The parking reduction for any restaurant does make sense since as the neighborhood matures, people will walk between complexes.
While there appear to be a lot of trees, they’re not trees of any great size. The main front of the building has nine trees of 3-inch diameter. The remaining 40 trees are 2-inch diameter – called “shade trees” I wonder how much shade a 2-inch tree produces? As I’ve stated before, this fun size Halloween candy bar sizing (RE: cheap).
Garbage and Loading
The natural place for loading docks and garbage will be between the building and the Trinity River levee. This means Trinity Skyline Trail walkers will see garbage collection and truck traffic running within the “Trinity River setback.”
Show me the … anything
Mill Creek has provided zero pictures or renderings of their proposal – to anyone. The neighbors have been asking for months – even though they’re tasked with turning in their support/oppose ballot to the city (sight unseen?) City staff and Plan Commission have seen no renderings that are public and yet they’re supposed to vote? That’s complete BS. You know who you don’t trust? Any developer who says, “trust me.”

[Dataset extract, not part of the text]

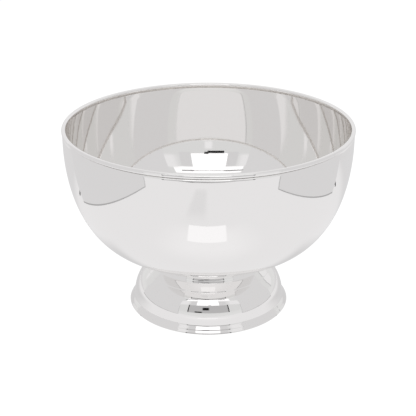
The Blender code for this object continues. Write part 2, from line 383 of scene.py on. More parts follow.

Looking at the preliminary park between the levees at Commerce (the north-south road in graphic above). It’s easy to understand why this building wants to overlook it. But should it? If we are prioritizing the Trinity for Dallas citizens, should a 14-story tower be allowed to loom over it – especially when their fire lane requires maintaining an access road to the detriment of the park? Should two? Because sure as shootin’ the Trinity will be lined with high-rises soaking up the views.
As a city, we deserve to know what specifically will be there besides a developer’s wing and prayer promises.

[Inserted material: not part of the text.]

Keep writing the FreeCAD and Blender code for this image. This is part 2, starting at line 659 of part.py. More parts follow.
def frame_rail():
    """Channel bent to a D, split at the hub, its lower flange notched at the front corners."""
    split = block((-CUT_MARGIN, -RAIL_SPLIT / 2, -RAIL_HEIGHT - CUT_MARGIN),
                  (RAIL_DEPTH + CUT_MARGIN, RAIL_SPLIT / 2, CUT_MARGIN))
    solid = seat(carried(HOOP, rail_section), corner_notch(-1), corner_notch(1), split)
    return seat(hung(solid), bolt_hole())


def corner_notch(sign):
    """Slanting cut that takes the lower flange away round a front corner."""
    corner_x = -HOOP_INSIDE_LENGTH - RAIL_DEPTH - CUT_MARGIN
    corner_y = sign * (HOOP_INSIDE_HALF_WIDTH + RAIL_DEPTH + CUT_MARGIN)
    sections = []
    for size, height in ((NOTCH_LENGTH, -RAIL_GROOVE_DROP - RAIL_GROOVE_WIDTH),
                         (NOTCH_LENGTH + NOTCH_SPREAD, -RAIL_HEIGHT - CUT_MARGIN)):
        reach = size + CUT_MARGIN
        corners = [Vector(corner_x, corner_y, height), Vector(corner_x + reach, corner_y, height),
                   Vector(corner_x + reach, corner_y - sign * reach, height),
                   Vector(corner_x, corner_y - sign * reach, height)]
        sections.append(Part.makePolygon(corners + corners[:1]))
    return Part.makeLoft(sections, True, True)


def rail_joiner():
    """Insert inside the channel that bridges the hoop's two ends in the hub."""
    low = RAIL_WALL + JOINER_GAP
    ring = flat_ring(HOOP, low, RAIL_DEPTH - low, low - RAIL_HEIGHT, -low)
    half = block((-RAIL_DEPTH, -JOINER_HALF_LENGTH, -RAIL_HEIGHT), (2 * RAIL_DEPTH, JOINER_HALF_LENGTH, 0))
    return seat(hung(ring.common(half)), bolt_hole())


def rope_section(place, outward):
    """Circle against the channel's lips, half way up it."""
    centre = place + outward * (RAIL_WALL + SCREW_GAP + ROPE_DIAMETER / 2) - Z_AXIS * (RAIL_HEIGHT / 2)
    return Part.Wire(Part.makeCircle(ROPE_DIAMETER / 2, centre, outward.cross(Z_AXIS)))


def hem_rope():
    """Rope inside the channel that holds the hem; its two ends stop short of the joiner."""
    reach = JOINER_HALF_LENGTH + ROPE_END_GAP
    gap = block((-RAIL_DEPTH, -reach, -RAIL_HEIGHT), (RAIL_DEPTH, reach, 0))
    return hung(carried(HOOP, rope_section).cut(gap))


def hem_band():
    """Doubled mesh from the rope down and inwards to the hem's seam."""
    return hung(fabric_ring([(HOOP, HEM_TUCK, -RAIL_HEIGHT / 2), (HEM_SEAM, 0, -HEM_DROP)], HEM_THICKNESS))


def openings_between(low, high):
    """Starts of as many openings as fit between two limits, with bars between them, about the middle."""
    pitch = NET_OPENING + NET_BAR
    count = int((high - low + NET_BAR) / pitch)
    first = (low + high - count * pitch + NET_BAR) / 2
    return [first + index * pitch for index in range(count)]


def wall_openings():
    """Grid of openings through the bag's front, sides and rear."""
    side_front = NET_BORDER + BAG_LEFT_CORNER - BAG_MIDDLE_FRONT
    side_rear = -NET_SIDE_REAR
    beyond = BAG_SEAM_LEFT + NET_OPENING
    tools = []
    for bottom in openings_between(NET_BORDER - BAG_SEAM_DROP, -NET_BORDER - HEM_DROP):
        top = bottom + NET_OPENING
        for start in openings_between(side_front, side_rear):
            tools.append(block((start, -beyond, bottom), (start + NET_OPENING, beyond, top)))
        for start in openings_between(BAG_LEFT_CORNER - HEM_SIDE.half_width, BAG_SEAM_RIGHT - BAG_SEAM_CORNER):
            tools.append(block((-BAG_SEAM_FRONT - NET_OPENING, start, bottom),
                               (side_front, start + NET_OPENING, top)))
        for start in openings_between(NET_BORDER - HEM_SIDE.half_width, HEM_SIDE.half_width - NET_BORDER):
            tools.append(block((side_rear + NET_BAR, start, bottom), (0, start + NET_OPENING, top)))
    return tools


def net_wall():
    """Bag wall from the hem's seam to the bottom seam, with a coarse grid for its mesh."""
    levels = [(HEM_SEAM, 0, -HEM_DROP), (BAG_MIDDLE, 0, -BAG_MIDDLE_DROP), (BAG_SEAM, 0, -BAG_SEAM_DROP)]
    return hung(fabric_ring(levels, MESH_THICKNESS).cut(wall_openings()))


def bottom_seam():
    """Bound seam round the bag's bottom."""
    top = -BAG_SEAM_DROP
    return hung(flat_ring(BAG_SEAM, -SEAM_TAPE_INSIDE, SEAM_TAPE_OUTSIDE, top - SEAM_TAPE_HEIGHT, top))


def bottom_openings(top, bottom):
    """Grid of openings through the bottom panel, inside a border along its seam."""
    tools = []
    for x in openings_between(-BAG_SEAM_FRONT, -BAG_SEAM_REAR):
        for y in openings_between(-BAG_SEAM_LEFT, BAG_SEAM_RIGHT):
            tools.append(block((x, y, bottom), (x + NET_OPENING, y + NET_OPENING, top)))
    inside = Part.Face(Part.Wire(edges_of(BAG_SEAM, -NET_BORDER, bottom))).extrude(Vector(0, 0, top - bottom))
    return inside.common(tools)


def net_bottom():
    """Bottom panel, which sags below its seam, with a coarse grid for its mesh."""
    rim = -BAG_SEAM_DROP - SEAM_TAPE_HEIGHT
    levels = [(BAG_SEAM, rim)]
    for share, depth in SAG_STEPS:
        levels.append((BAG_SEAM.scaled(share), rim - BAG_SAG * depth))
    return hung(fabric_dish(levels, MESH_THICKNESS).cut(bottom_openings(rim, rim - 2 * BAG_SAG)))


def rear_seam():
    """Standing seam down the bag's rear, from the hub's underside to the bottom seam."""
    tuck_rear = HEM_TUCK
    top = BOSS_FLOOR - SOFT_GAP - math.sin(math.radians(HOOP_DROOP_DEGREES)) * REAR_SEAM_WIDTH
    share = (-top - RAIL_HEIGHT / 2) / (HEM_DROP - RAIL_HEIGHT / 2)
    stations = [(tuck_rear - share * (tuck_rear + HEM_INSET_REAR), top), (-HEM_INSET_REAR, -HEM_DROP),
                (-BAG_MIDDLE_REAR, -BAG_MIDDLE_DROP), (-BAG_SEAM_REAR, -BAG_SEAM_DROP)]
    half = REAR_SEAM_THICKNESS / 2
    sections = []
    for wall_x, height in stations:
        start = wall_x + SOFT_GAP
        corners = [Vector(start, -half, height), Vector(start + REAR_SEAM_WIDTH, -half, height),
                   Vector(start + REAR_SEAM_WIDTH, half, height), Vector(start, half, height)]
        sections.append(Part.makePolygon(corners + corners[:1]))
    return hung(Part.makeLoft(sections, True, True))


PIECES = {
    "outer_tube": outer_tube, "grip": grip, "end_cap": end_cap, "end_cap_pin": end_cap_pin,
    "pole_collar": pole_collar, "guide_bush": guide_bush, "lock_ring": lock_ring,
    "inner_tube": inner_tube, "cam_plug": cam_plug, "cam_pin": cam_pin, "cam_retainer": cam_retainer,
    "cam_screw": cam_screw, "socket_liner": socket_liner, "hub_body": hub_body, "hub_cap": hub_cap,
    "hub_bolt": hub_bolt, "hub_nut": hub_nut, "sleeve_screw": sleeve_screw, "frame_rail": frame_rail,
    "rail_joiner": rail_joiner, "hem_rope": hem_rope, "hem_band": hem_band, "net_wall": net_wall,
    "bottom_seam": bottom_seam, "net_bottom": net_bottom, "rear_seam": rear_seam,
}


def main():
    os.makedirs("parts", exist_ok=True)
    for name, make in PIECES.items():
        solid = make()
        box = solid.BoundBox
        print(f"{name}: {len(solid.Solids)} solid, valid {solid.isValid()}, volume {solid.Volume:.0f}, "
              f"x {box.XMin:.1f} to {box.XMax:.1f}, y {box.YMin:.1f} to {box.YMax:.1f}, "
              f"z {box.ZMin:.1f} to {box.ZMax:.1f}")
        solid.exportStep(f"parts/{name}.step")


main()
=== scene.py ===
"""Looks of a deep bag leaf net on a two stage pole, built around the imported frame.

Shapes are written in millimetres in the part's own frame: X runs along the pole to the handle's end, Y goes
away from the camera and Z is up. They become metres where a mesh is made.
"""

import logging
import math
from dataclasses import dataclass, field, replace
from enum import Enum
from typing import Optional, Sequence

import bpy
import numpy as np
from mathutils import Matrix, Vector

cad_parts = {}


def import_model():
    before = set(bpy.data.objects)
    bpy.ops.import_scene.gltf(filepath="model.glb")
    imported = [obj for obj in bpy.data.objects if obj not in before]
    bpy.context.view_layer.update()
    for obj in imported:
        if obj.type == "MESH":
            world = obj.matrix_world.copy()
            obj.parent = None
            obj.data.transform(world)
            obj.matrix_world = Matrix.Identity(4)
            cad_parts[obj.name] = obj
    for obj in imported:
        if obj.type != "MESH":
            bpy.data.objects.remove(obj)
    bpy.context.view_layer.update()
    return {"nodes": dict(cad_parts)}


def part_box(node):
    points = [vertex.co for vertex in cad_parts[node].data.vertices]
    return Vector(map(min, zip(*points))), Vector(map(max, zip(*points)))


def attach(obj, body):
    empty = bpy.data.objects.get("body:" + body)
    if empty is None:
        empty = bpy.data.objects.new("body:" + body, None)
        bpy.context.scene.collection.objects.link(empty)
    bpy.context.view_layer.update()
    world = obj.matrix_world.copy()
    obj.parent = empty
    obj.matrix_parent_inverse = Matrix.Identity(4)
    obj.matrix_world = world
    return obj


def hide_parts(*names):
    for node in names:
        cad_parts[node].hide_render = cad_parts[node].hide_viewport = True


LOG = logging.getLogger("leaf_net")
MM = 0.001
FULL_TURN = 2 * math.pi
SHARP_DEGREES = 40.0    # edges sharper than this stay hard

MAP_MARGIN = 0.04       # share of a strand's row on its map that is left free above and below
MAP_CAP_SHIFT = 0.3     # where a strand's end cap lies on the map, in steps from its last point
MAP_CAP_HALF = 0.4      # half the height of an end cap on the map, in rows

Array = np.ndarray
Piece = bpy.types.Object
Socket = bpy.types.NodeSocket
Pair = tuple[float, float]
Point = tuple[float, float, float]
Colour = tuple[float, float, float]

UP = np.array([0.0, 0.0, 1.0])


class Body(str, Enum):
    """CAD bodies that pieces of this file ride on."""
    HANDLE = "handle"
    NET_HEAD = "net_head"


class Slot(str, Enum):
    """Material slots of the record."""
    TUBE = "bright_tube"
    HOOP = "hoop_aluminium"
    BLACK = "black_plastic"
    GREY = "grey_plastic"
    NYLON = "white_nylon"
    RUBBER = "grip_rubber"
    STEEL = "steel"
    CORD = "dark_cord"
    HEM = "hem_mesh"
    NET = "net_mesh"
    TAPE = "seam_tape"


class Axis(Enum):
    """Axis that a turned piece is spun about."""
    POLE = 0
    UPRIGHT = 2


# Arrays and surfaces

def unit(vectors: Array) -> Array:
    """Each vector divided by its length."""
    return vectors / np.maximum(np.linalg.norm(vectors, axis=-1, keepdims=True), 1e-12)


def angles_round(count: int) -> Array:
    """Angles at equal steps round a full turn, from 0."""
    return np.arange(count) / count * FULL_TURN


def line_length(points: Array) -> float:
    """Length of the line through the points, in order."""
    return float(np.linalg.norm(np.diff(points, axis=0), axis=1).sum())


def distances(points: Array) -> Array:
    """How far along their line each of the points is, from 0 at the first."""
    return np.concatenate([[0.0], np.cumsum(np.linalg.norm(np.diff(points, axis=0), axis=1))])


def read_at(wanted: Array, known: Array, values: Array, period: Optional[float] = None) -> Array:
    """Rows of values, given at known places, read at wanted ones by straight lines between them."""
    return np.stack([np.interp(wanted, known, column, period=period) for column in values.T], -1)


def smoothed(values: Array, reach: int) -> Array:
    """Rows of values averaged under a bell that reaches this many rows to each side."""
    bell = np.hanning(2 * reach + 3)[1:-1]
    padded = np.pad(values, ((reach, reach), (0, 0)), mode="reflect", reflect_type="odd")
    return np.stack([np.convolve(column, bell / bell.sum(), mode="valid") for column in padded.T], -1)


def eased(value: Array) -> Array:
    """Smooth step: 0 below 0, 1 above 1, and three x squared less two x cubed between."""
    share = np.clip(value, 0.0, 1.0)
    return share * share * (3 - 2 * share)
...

Why does West Village work? Planning. While not specific to this area, there’s a lot of development in this area and it’s all disjointed with no central plan. If the city desires this to become a functioning neighborhood, there should be a master plan. There isn’t. It’s every developer for themselves.
Net it out, baby
This case does no less than set precedent for any old tall building to canyonize the Trinity River blockading not only city views, but darkening the Trinity River park and trails.
In a redeveloping area where new apartment buildings are five stories, Mill Creek wants to build a potentially 14-story building.
Trinity Skyline Trail walkers get a views of garbage trucks and moving vans.
It’s an enormous increase to existing zoned FAR with no renderings.
Developer’s cha-ching. Both cost-saving aboveground parking and without any apartments having a below-levee view (renting for less).
Parsimonious landscaping with thin trees offering little shade for decades.
Parking reductions will see the project generate continual spill-over on-street parking.
Finally, Mill Creek
Having saved the Trinity from a tollway and with plans for structured park land coming, should adjacent new construction be held to a higher design standard?
Personally, I’ve never seen a Mill Creek building I liked better than an empty lot. And I seriously wonder if this building will look any better than the prison across the river (except with balconies). But that’s me. I invite you to look at Mill Creek’s portfolio. Are these the guys who can bring forth a building worth sacrificing so much for?
Would any smart city give away development rights on an oversized, under-parked, unseen project in a first-class location bordering a river walk park facing straight into downtown? How is city staff recommending this project? How is Plan Commission even discussing it without seeing it? If approved, how can City Council evaluate the unseen?
Let’s see if Plan Commission and City Council decide to walk into their voting booths as blindfolded as city staff already has for this project.